### [GIVEN REQUEST]
Please output exactly the lines of the material from the first through the line containing "---- Juice cap", and nothing more.

### [STORED DATA]
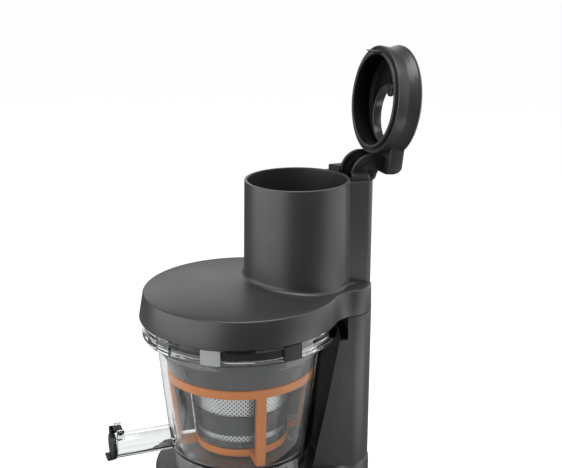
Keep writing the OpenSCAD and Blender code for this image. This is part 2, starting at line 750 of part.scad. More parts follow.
module wiper_blades() color("#efe9dc") for (i = [0:bar_count - 1]) rotate(first_bar + 360 / bar_count * i)
    rotate([90, 0, 0]) linear_extrude(1.6, center = true) polygon([
        [strainer_r(strainer_z + 4) + 1, strainer_z + 4], [bar_r(strainer_z + 4) - bar_t, strainer_z + 4],
        [bar_r(ring_z - 3) - bar_t, ring_z - 3], [strainer_r(ring_z - 3) + 1, ring_z - 3]
    ]);

// ---- Auger ----

// Section of the auger: a round core with n flights, each t wide at its tip
function flights(n, r, core, t) =
    let (w = t / r * 90 / PI, s = 360 / n, b = 2.2 * w)
    [for (i = [0:n - 1]) each concat(
        [for (a = [-w, 0, w]) r * [cos(s * i + a), sin(s * i + a)]],
        arc([0, 0], core, s * i + b, s * (i + 1) - b, round(30 / n))
    )];

module auger() color("#4a4c4f") difference() {
    union() {
        translate([0, 0, auger_z]) linear_extrude(auger_mid - auger_z, twist = -240, slices = 26,
            segments = 1, scale = (mesh_top_r - 3.4) / (mesh_foot_r - 3.4))
            polygon(flights(3, mesh_foot_r - 3.4, auger_core_r, 6));
        translate([0, 0, auger_mid - eps]) linear_extrude(auger_neck_z - auger_mid, twist = -200,
            slices = 22, segments = 1, scale = 0.8)
            polygon(flights(1, mesh_top_r - 3.4, 15, 8));
        translate([0, 0, auger_neck_z - 1]) cylinder(r1 = 12, r2 = 8, h = boss_z - auger_neck_z - 1);
    }
    translate([0, 0, auger_z - 1]) cylinder(r = 10, h = socket_h + 1);
    translate([0, 0, boss_z - 20]) cylinder(r = auger_pin_r, h = far);
}

module auger_socket() color("silver") difference() {
    union() {
        translate([0, 0, bowl_gear_z]) gear(auger_n, bowl_m, bowl_gear_h, gear_way);
        translate([0, 0, bowl_gear_z]) cylinder(r = 10, h = auger_z + socket_h - bowl_gear_z);
    }
    translate([0, 0, bowl_gear_z - 1]) cylinder(r = hex_af / sqrt(3) + 0.15, h = floor_top + hex_h + 1.5 - bowl_gear_z, $fn = 6);
}

module auger_pin() color("silver") translate([0, 0, boss_z - 20])
    cylinder(r = auger_pin_r, h = rim_z + dome_in - boss_z + 20 - 3);

// ---- Juice cap and pulp flap ----

module juice_cap() color("#3a3b3d") difference() {
    union() {
        translate([0, 0, spout_z]) rod_y(spout_r + spout_wall + 1, -spout_y - cap_t, -spout_y - gap);
        translate([-5 + gap, -spout_y - cap_t, spout_z + spout_r])
            cube([10 - 2 * gap, cap_t - gap, cap_hinge_z + 3 - spout_z - spout_r]);
        translate([-5 + gap, -spout_y - cap_t, cap_hinge_z]) cube([10 - 2 * gap, cap_t + 4, 3]);
        translate([0, cap_hinge_y, cap_hinge_z]) rod_x(3, -5 + gap, 5 - gap);
        // Thumb lip
        translate([-6, -spout_y - cap_t - 4, spout_z - spout_r - spout_wall]) cube([12, 5, 2.4]);
    }
    translate([0, cap_hinge_y, cap_hinge_z]) rod_x(trim_pin_r + run, -20, 20);
}

module cap_seal() color("#efe9dc") translate([0, 0, spout_z])
    rod_y(spout_r - 1, -spout_y - gap, -spout_y + 1.5);

module pulp_flap() color("#3a3b3d") difference() {
    union() {
        translate([-pulp_x - gap - 2.5, -duct_w / 2, duct_z]) cube([2.5, duct_w, flap_hinge_z + 1 - duct_z]);
        translate([-pulp_x - gap - 2.5, -5 + gap, flap_hinge_z - 3]) cube([6.5 + gap, 10 - 2 * gap, 6]);
        translate([flap_hinge_x, 0, flap_hinge_z]) rod_y(3, -5 + gap, 5 - gap);
    }
    translate([flap_hinge_x, 0, flap_hinge_z]) rod_y(trim_pin_r + run, -20, 20);
}

// ---- Lid ----

// Tapering body of the lid, drafted towards its back plane
module lid_body() {
    translate([0, tower_back, seat_z]) linear_extrude(lid_h, slices = 1, segments = 1,
        scale = [lid_top_r / lid_r, (lid_top_r + tower_back) / (lid_r + tower_back)])
        translate([0, -tower_back]) polygon(outline(lid_r, tower_hw));
}

// Flat dome of radius r and height h, as a turned profile
module dome(r, z, h) {
    ball = (r * r + h * h) / (2 * h);
    rotate_extrude() polygon(concat(
        [[0, z - 1], [r, z - 1]],
        [for (i = [0:9]) let (x = r * (1 - i / 9)) [x, z + h - ball + sqrt(ball * ball - x * x)]]
    ));
}

module bowl_lid() color("#55575a") difference() {
    union() {
        difference() {
            union() {
                lid_body();
                dome(lid_top_r - 0.5, rim_z, dome_h);
                translate([0, chute_y, rim_z - 1])
                    cylinder(r1 = chute_base_r, r2 = chute_r + lid_wall, h = chute_h + 1);
                translate([0, 0, rim_z - 1]) linear_extrude(chute_h + 1) polygon(block_plan(0));
            }
            // Room for the bowl's neck, and the hollow under the dome
            translate([0, 0, seat_z - 1]) cylinder(r = neck_r + 0.5, h = lid_h - lid_wall + 1);
            dome(ramp_r, rim_z - lid_wall, dome_in);
            // Feed chute, open to the bowl, with a ramp over its rear part
            translate([0, chute_y, ramp_hi]) cylinder(r = chute_r, h = far);
            intersection() {
                translate([0, chute_y, seat_z]) cylinder(r = chute_r, h = ramp_hi + 10 - seat_z);
                union() {
                    translate([0, 0, seat_z]) cylinder(r = ramp_r, h = far);
                    translate([0, ramp_r - 1, ramp_lo])
                        rotate([atan2(ramp_hi - ramp_lo, chute_y + chute_r - ramp_r + 1), 0, 0])
                            translate([-far / 2, -20, 0]) cube([far, far, far]);
                }
            }
            // Pocket of the hinge block, with slots for the two arms of the flip lid
            difference() {
                translate([0, 0, pocket_z]) linear_extrude(far) polygon(block_plan(lid_wall));
                translate([0, chute_y, 0]) cylinder(r = pocket_r, h = far * 2);
            }
            cheek_slots(hinge_y - 12);
            // Hollow underside over the tower
            difference() {
                translate([0, 0, seat_z - 1]) linear_extrude(lid_h - lid_wall + 1)
                    polygon(outline(lid_r, tower_hw, lid_wall + 1.4));
                translate([0, 0, seat_z - 2]) cylinder(r = neck_r + 3, h = far);
                translate([-far, -far, 0]) cube([2 * far, far + 60, 2 * far]);
            }
        }
        // Boss of the auger's bush
        translate([0, 0, boss_z]) cylinder(r = boss_r, h = rim_z + dome_in - boss_z);
        hinge_lug();
    }
    translate([0, 0, boss_z - 1]) cylinder(r = bush_r, h = rim_z + dome_in - boss_z - 1);
    at_hinge() rod_x(hinge_pin_r, -lug_hw - 1, lug_hw + 1);
}

// Plan of the hinge block, moved inwards by d
function block_plan(d) =
    let (c = 6.5 - d, cx = block_hw - 6.5, cy = tower_back - 6.5)
    concat(
        [[-(block_hw - d), chute_y + 20], [block_hw - d, chute_y + 20]],
        arc([cx, cy], c, 0, 90, 6),
        arc([-cx, cy], c, 90, 180, 6)
    );

// Fixed lug that carries the hinge pin, on the back wall of the block
module hinge_lug() {
    at_hinge() rod_x(lug_r, -lug_hw, lug_hw);
    translate([-lug_hw, tower_back - lid_wall, hinge_z - lug_r])
        cube([2 * lug_hw, hinge_out + lid_wall, lug_r]);
}

// Room for the two arms of the flip lid, from y0 through the back wall of the block
module cheek_slots(y0) {
    for (s = [-1, 1]) translate([s * cheek_x - cheek_t / 2 - gap, y0, hinge_z - cheek_r - 1])
        cube([cheek_t + 2 * gap, far, far]);
}

// Black inserts that close the pocket of the block on both sides of the arms
module hinge_inserts() color("#1c1d1f") difference() {
    translate([0, 0, mouth_z - 3]) linear_extrude(3 + insert_rise) polygon(block_plan(lid_wall));
    translate([0, chute_y, 0]) cylinder(r = chute_r + lid_wall + 1, h = far * 2);
    translate([-cheek_x - cheek_t / 2 - gap, 0, 0]) cube([2 * cheek_x + cheek_t + 2 * gap, far, 2 * far]);
}

module lid_gasket() color("#efe9dc") translate([0, 0, seat_z + neck_h])
    tube(neck_r + 0.5, neck_r - rim_w, gasket_h);

module auger_bush() color("#c9a24a") translate([0, 0, boss_z])
    tube(bush_r, auger_pin_r + run, rim_z + dome_in - boss_z - 2);

module lid_underplate() color("#2b2c2e") difference() {
    translate([0, 0, seat_z]) linear_extrude(2) polygon(outline(lid_r, tower_hw, lid_wall + 1.4));
    translate([0, 0, seat_z - 1]) cylinder(r = neck_r + 3, h = 20);
    translate([-far, -far, 0]) cube([2 * far, far + 60, far * 2]);
}

module lid_magnet() color("silver") translate([-6, tower_back - 12, seat_z + 2]) cube([12, 6, 4]);

module hinge_pin() color("silver") at_hinge() rod_x(hinge_pin_r, -cheek_x - cheek_t / 2, cheek_x + cheek_t / 2);

// ---- Flip lid, drawn closed and turned open about its pin ----

module flip_closed() difference() {
    union() {
        difference() {
            union() {
                // Spigot, shadow groove, waisted band and roof
                translate([0, chute_y, 0]) rotate_extrude() polygon([
                    [spigot_r - 2.8, mouth_z - 1.6], [spigot_r, mouth_z - 1.6], [spigot_r, mouth_z + 1.8],
                    [flip_r - 2, mouth_z + 1.8], [flip_r - 2, mouth_z + gap], [flip_r, mouth_z + gap],
                    [flip_r - 0.8, mouth_z + band_h - 10.5], [flip_r, mouth_z + band_h - 6.2],
                    [flip_r + 1.5, mouth_z + band_h - 3.4], [flip_r + 1.5, mouth_z + band_h - 1.8],
                    [flip_r + 0.3, mouth_z + band_h], [0, mouth_z + band_h], [0, mouth_z + band_h - 3],
                    [flip_r - 4.6, mouth_z + band_h - 3], [spigot_r - 2.8, mouth_z + 5]
                ]);
                // Short tube round the hole, set towards the hinge
                translate([0, hole_y, mouth_z + band_h - 8]) cylinder(r = hole_r + 2, h = 6);
            }
            translate([0, hole_y, mouth_z]) cylinder(r = hole_r, h = far);
        }
        // Hollow arm block behind the band, and the two arms with their roots under its roof
        difference() {
            arm_block(0);
            arm_block(lid_wall);
        }
        for (s = [-1, 1]) translate([s * cheek_x - cheek_t / 2, 0, 0]) cheek(cheek_t);
        // Snap tongue that dips into the front of the mouth
        translate([-7, chute_y - spigot_r + 0.4, mouth_z - 6.8]) cube([14, 1.6, 8]);
        // Key with its eye at the edge of the hole
        translate([-5, hole_y - hole_r - 2, mouth_z + band_h - 8]) cube([10, 4, 6]);
        translate([0, hole_y - hole_r + 4.5, mouth_z + band_h - 8]) tube(4.2, 2, 3);
    }
    at_hinge() rod_x(hinge_pin_r + run, -20, 20);
}

// Body of the arm block, moved inwards by d and then open below
module arm_block(d) {
    top = mouth_z + band_h - d;
    back = tower_back - d;
    heel = heel_r - d;
    difference() {
        intersection() {
            translate([0, 0, arm_z - d]) linear_extrude(far) polygon(block_plan(d));
            translate([-far / 2, 0, 0]) rotate([90, 0, 90]) linear_extrude(far) polygon(concat(
                [[chute_y, arm_z - d], [back, arm_z - d]], arc([back - heel, top - heel], heel, 0, 90, 8),
                [[chute_y, top]]
            ));
        }
        translate([0, chute_y, 0]) cylinder(r = flip_r - 3 + d, h = far * 2);
    }
}

// One arm: a sector round the hinge axis and the neck up to the roof of the arm block
module cheek(t) {
    root = mouth_z + band_h - 2 - hinge_z;
    at_hinge() rotate([90, 0, 90]) linear_extrude(t) polygon(concat(
        arc([0, 0], cheek_r, 181.5, 273, 18), arc([0, 0], lug_r, 280, 450, 12),
        [[-hinge_out - lid_wall, heel_r - 3], [-hinge_out - heel_r / 2, root], [2 - cheek_r, root]]
    ));
}

module flip_lid() color("#55575a") at_hinge() rotate([-open_angle, 0, 0]) translate([0, -hinge_y, -hinge_z])
    flip_closed();

base_housing();
tower_liner();
base_plate();
foot_ring();
base_screws();
drive_collar();
shaft_seal();
output_bearings();
gearbox_case();
gearbox_cover();
gear_pin();
motor_mounts();
motor_can();
motor_caps();
stator_core();
stator_windings();
rotor_bearings();
circuit_board();
capacitor();
lid_sensor();
switch_body();
power_inlet();
rotor_shaft();
rotor_core();
motor_pinion();
cooling_fan();
step_gear();
output_gear();
drive_shaft();
control_knob();
knob_marker();
juicing_bowl();
bowl_seal();
gear_stud();
strainer_frame();
strainer_mesh();
cap_pin();
flap_pin();
wheel_gear();
wiper_frame();
wiper_blades();
auger();
auger_socket();
auger_pin();
juice_cap();
cap_seal();
pulp_flap();
bowl_lid();
lid_gasket();
auger_bush();
lid_underplate();
lid_magnet();
hinge_inserts();
hinge_pin();
flip_lid();
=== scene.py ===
"""Slow juicer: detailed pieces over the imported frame.

Sizes are in millimetres and are turned to metres where a mesh is made.
"""
import math

import bmesh
import bpy
from mathutils import Matrix, Vector


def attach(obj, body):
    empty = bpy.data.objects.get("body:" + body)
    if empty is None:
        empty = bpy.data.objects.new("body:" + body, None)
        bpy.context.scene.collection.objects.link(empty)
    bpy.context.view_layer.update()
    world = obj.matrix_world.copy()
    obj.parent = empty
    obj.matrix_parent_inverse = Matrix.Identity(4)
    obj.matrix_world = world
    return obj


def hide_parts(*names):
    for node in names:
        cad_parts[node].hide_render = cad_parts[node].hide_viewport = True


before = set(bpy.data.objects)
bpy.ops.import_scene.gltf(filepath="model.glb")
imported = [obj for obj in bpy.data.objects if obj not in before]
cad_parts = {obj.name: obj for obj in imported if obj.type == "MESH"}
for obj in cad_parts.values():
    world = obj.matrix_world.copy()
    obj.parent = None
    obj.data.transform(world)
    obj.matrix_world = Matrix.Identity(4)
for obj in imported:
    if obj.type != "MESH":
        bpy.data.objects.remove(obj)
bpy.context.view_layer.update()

MM = 0.001
# Vertices nearer than this are merged, in mm, and an edge over this angle stays crisp
MERGE, SHARP = 0.002, math.radians(32)

# ---- Main sizes in mm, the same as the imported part's ----

# Heights of the base's deck, the lid's lower edge, its rim and the chute's mouth
DECK, SEAT, RIM, MOUTH = 185.0, 323.0, 345.0, 434.6
# Clearance between pieces that come apart
GAP = 0.4
# The lid's disc: radius at its lower edge and at its rim, rise of its dome, and wall
LID_R, LID_TOP_R, DOME, LID_WALL = 85.3, 81.4, 7.0, 2.4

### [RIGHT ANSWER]
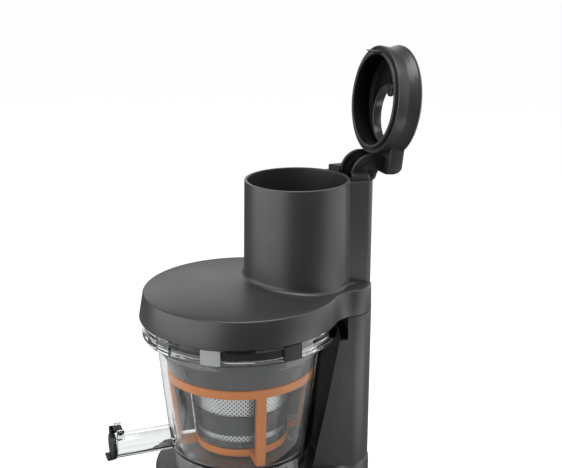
Keep writing the OpenSCAD and Blender code for this image. This is part 2, starting at line 750 of part.scad. More parts follow.
module wiper_blades() color("#efe9dc") for (i = [0:bar_count - 1]) rotate(first_bar + 360 / bar_count * i)
    rotate([90, 0, 0]) linear_extrude(1.6, center = true) polygon([
        [strainer_r(strainer_z + 4) + 1, strainer_z + 4], [bar_r(strainer_z + 4) - bar_t, strainer_z + 4],
        [bar_r(ring_z - 3) - bar_t, ring_z - 3], [strainer_r(ring_z - 3) + 1, ring_z - 3]
    ]);

// ---- Auger ----

// Section of the auger: a round core with n flights, each t wide at its tip
function flights(n, r, core, t) =
    let (w = t / r * 90 / PI, s = 360 / n, b = 2.2 * w)
    [for (i = [0:n - 1]) each concat(
        [for (a = [-w, 0, w]) r * [cos(s * i + a), sin(s * i + a)]],
        arc([0, 0], core, s * i + b, s * (i + 1) - b, round(30 / n))
    )];

module auger() color("#4a4c4f") difference() {
    union() {
        translate([0, 0, auger_z]) linear_extrude(auger_mid - auger_z, twist = -240, slices = 26,
            segments = 1, scale = (mesh_top_r - 3.4) / (mesh_foot_r - 3.4))
            polygon(flights(3, mesh_foot_r - 3.4, auger_core_r, 6));
        translate([0, 0, auger_mid - eps]) linear_extrude(auger_neck_z - auger_mid, twist = -200,
            slices = 22, segments = 1, scale = 0.8)
            polygon(flights(1, mesh_top_r - 3.4, 15, 8));
        translate([0, 0, auger_neck_z - 1]) cylinder(r1 = 12, r2 = 8, h = boss_z - auger_neck_z - 1);
    }
    translate([0, 0, auger_z - 1]) cylinder(r = 10, h = socket_h + 1);
    translate([0, 0, boss_z - 20]) cylinder(r = auger_pin_r, h = far);
}

module auger_socket() color("silver") difference() {
    union() {
        translate([0, 0, bowl_gear_z]) gear(auger_n, bowl_m, bowl_gear_h, gear_way);
        translate([0, 0, bowl_gear_z]) cylinder(r = 10, h = auger_z + socket_h - bowl_gear_z);
    }
    translate([0, 0, bowl_gear_z - 1]) cylinder(r = hex_af / sqrt(3) + 0.15, h = floor_top + hex_h + 1.5 - bowl_gear_z, $fn = 6);
}

module auger_pin() color("silver") translate([0, 0, boss_z - 20])
    cylinder(r = auger_pin_r, h = rim_z + dome_in - boss_z + 20 - 3);

// ---- Juice cap and pulp flap ----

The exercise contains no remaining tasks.